Members of the Ars group tended towards emotionality, Expressionism, and an uneven texture in their work. They turned to folk art, and sought inspiration in nature. A large variety of genres appeared, and in addition to the portraits, landscapes and occasional historical paintings favoured by older artists, they began to create genre compositions, still-lifes and religious paintings. Members of the Ars group sought to develop a unique style in Lithuanian art, in order to combine the traditions of the national cultural heritage and the artistic innovations of Western Modernism. In 1932 and 1934, two exhibitions were held in Kaunas, and at the end of 1932, the Ars manifesto, the only programmatic text in the history of interwar Lithuanian art, was published.
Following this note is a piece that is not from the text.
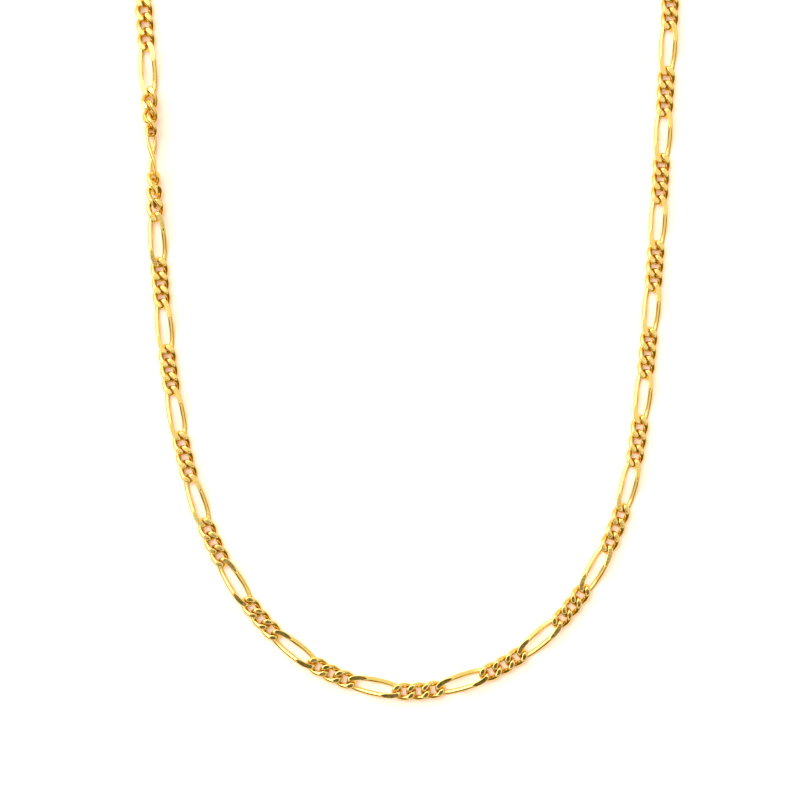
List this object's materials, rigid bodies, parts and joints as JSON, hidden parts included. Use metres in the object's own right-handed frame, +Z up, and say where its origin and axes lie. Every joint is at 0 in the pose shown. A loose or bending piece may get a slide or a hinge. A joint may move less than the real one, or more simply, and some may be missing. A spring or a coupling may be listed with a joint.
{
  "type": "figaro chain necklace",
  "caption": "Neck chain of flattened, twisted oval links, groups of short ones between long ones, lying in a closed U-shaped loop with a plain barrel clasp.",
  "frame": {"origin": "middle of the loop's box, on the plane that the chain lies on", "axes": "+X across the loop to the right as worn seen from the front, +Y from the bottom of the U to the clasp, +Z up out of the plane"},
  "size_m": [0.0966, 0.1844, 0.0032],
  "materials": {
    "link_gold": "polished",
    "ring_gold": "polished",
    "clasp_gold": "polished"
  },
  "bodies": {
    "root": {"chain_left": "link_gold", "chain_right": "link_gold", "jump_ring_left": "ring_gold", "clasp": "clasp_gold", "jump_ring_right": "ring_gold"}
  },
  "joints": []
}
The 1932 exhibition of work by the Ars group, the most prominent Modernist group in Lithuania, featured works made in Kaunas and Paris by the sculptor Juozas Mikėnas, the painters Antanas Gudaitis, Antanas Samuolis and Viktoras Vizgirda, and the graphic artists Vytautas Kazimieras Jonynas, Telesforas Kulakauskas and Jonas Steponavičius. Adomas Galdikas and Mstislav Dobuzhinsky, teachers at Kaunas Art School, also took part in the exhibition, in order to show their support for the young artists.
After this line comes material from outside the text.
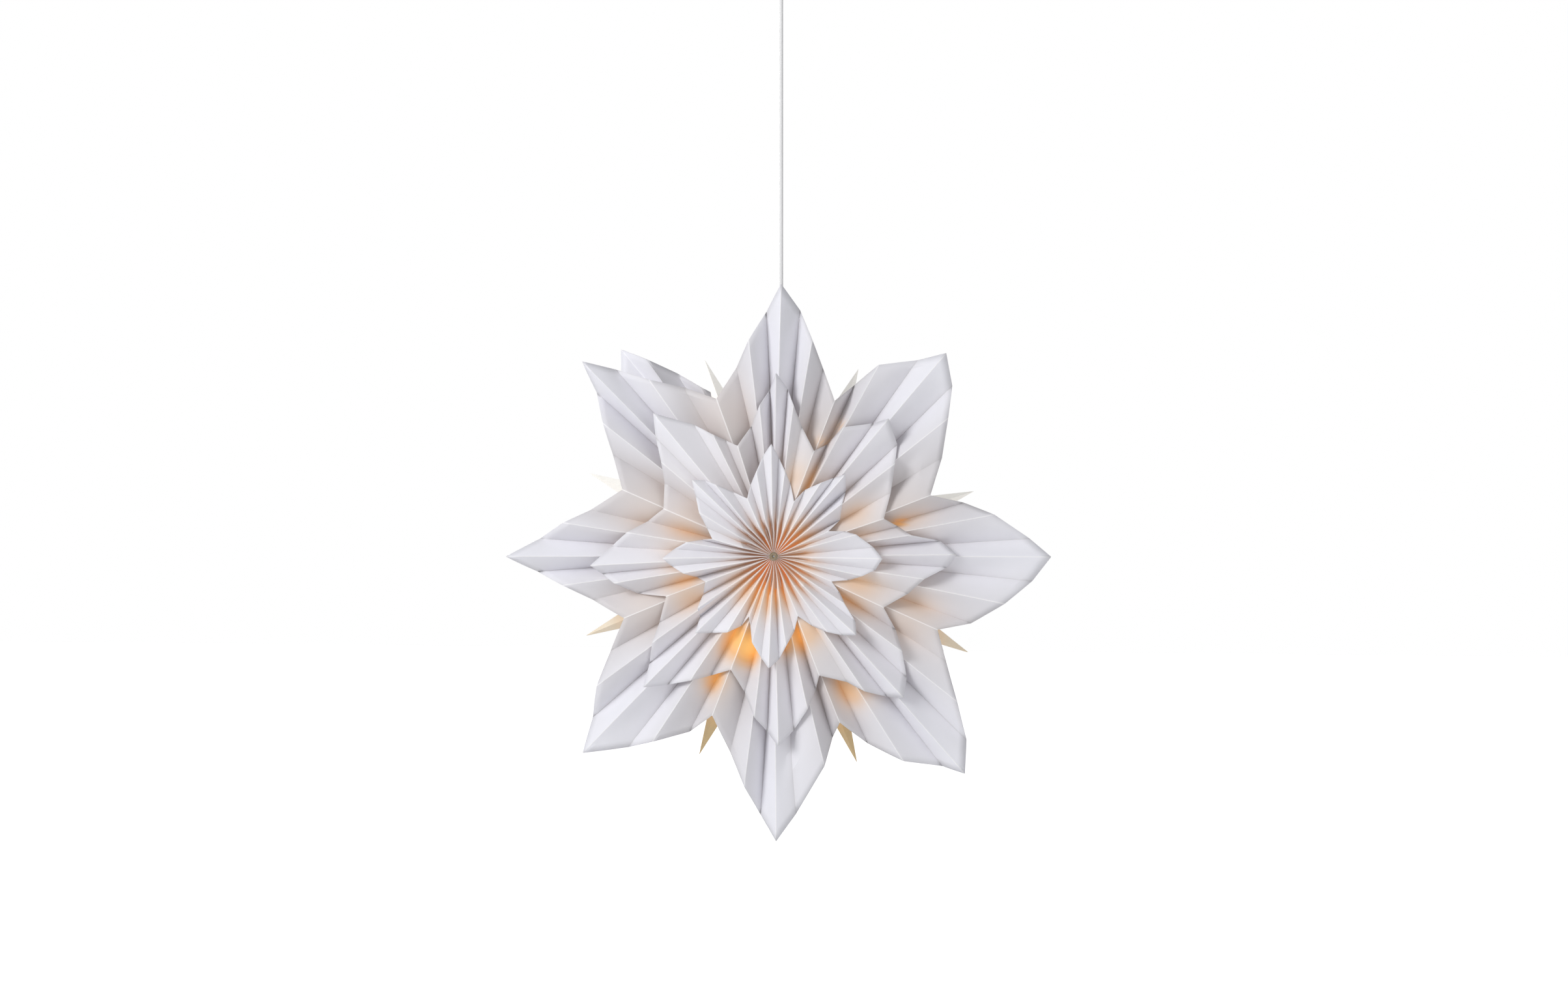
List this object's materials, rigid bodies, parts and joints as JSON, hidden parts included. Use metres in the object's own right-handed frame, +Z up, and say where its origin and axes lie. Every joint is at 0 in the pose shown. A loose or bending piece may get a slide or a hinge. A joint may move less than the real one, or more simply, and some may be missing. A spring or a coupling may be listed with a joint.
{
  "type": "pleated paper star pendant",
  "caption": "Hanging star lantern: pleated white paper rosettes front and back, ivory spikes between the points, a warm lamp inside and a straight white cord.",
  "frame": {"origin": "middle of the ceiling bracket's back face, on the ceiling", "axes": "+Z up, the star's front looks along -Y, +X to the right seen from the front"},
  "size_m": [0.776, 0.2064, 1.298],
  "materials": {
    "white_paper": "matte, slightly translucent",
    "ivory_paper": "matte, slightly translucent",
    "card": "matte",
    "thread": "matte",
    "white_cord": "smooth, satin",
    "white_plastic": "satin",
    "zinc_steel": "satin",
    "wire_steel": "satin",
    "brass": "satin",
    "cap_metal": "satin",
    "bulb_glass": "clear",
    "filament": "matte"
  },
  "bodies": {
    "ceiling_mount": {"ceiling_bracket": "zinc_steel", "ceiling_hook": "zinc_steel", "hook_nut": "zinc_steel"},
    "link": {"hanging_ring": "zinc_steel"},
    "pendant": {"cord_grip": "white_plastic", "grip_nut": "white_plastic", "cord": "white_cord"},
    "canopy_cup": {"canopy": "white_plastic", "canopy_collar": "white_plastic", "collar_screw": "zinc_steel"},
    "star": {"holder_cap": "white_plastic", "holder_body": "white_plastic", "socket_shell": "brass", "socket_contact": "brass", "shade_ring": "white_plastic", "spreader": "wire_steel", "front_large_star": "white_paper", "front_medium_star": "white_paper", "front_small_star": "white_paper", "back_large_star": "white_paper", "back_medium_star": "white_paper", "back_small_star": "white_paper", "core_ring": "card", "core_spike_1": "ivory_paper", "core_spike_2": "ivory_paper", "core_spike_3": "ivory_paper", "core_spike_4": "ivory_paper", "core_spike_5": "ivory_paper", "core_spike_6": "ivory_paper", "core_spike_7": "ivory_paper", "core_spike_8": "ivory_paper", "front_hub_tube": "card", "front_hub_tie": "thread", "back_hub_tube": "card", "back_hub_tie": "thread"},
    "bulb": {"bulb_cap": "cap_metal", "bulb_glass": "bulb_glass", "bulb_filament": "filament"}
  },
  "joints": [
    {"name": "swing_front_back", "type": "hinge", "parent": "ceiling_mount", "child": "link", "pos_m": [0, 0, -0.031], "axis": [1, 0, 0], "range_deg": [-5, 5]},
    {"name": "swing_side", "type": "hinge", "parent": "link", "child": "pendant", "pos_m": [0, 0, -0.0451], "axis": [0, 1, 0], "range_deg": [-5, 5]},
    {"name": "canopy_slide", "type": "slide", "parent": "pendant", "child": "canopy_cup", "axis": [0, 0, -1], "range_m": [0, 0.06]},
    {"name": "star_turn", "type": "hinge", "parent": "pendant", "child": "star", "pos_m": [0, 0, -0.853], "axis": [0, 0, 1], "continuous": true},
    {"name": "bulb_out", "type": "slide", "parent": "star", "child": "bulb", "axis": [0, 0, -1], "range_m": [0, 0.03]}
  ]
}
The event was accompanied by a theoretical statement of artistic principles, soon to become known as the Ars manifesto. It declared:‘Considering the current situation, we are convinced that the absence of deeper explorations in art, and the imitation of worn-out artistic forms, is killing our art. We have resolved to serve the renaissance of our homeland, and to create a style for the new era’ (ARS, Kaunas, 1932). The second Ars exhibition, held in 1934, included the same eight participants, but without Dobuzhinsky. Conservative older artists were indignant that their work was criticised by the Ars group, and themselves asked a question in the press:‘What our folk art has in common with these dumb sculptures, these pieces of canvas soiled with murky-coloured paint, these portraits with bulging eyes, crooked noses and noseless faces, we simply do not know’(‘Art and Pseudo- Primitivism’, Lietuvos aidas, 1932, No 273, p. 5). However, the visual and aesthetic principles mapped out and established by the Ars group probably had the greatest impact on the modernisation of Lithuanian art.